Ponemon, drawing from his experience as former director of professional services group KPMG's Business Ethics Institute, additionally pointed to the organizational hierarchy of professional services firms as a potential risk factor for cyberattacks. “These organizations are not like your typical corporation where you have centralized command and control. Every person in the firm sees themselves as the CEO,” he said.
“When you tell them they have to change their security hygiene, they get angry at you,” said Ponemon of many professional services executives. Under this model, one individual who decides he or she is not interested in applying security policy is all it takes to enable a successful data breach.
Unlike the highly-publicized data breach at Equifax earlier this month, Deloitte's hack likely did not trigger any state data breach notification laws. Nearly all state data breach notification laws are prompted by compromises to consumers' personal identifying information, while data breaches affecting company data, even when they may impact consumers in other ways, aren't generally covered by state or federal policy (although New York's recent policy change for financial institutions may be a notable exception).

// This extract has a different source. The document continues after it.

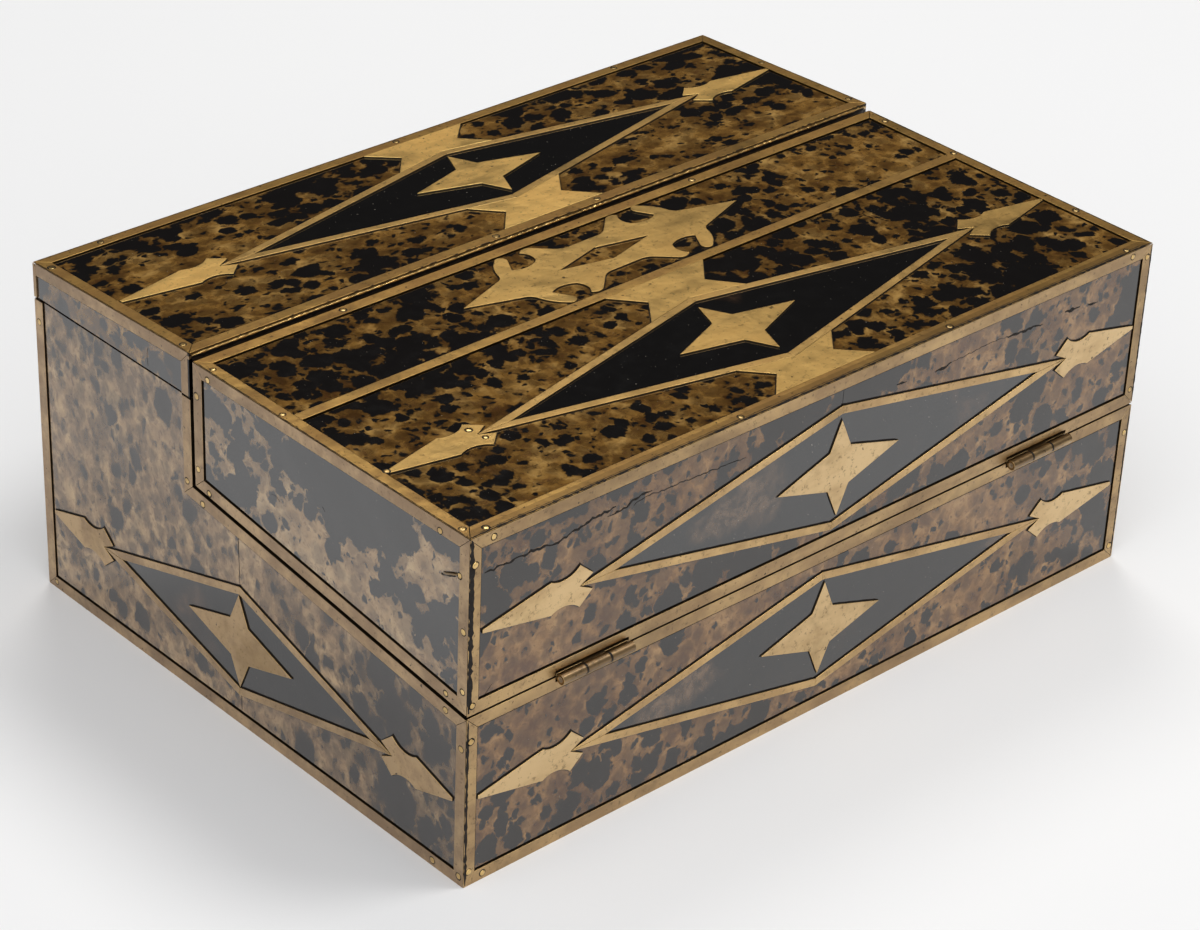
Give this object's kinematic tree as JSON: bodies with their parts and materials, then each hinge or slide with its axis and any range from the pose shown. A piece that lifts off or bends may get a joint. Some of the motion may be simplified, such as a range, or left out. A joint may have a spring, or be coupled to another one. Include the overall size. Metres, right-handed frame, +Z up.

Neiditz explained that data breach notification laws largely seem to be modeled after California's initial data breach laws, which were proposed in 2002. “In 2002, people believed you could keep bad people out of your systems. Now the assumption is there are bad things living in your systems; you can't necessarily keep them out in the same way,” he said.
In addition, Neiditz pointed out that while there are SEC disclosure requirements for public companies, Deloitte's data breach may not fall into this bracket.
The Deloitte breach could prompt regulators to shift their definitions of data breaches to include other kinds of sensitive organizational data and communications, but Ponemon noted that the optics around the issue don't exactly facilitate popular support. “It looks like you're protecting companies,” he explained.
Neiditz is a little more hopeful about potential regulatory change. “There are signs of new regulatory approaches that may go after these things,” he said.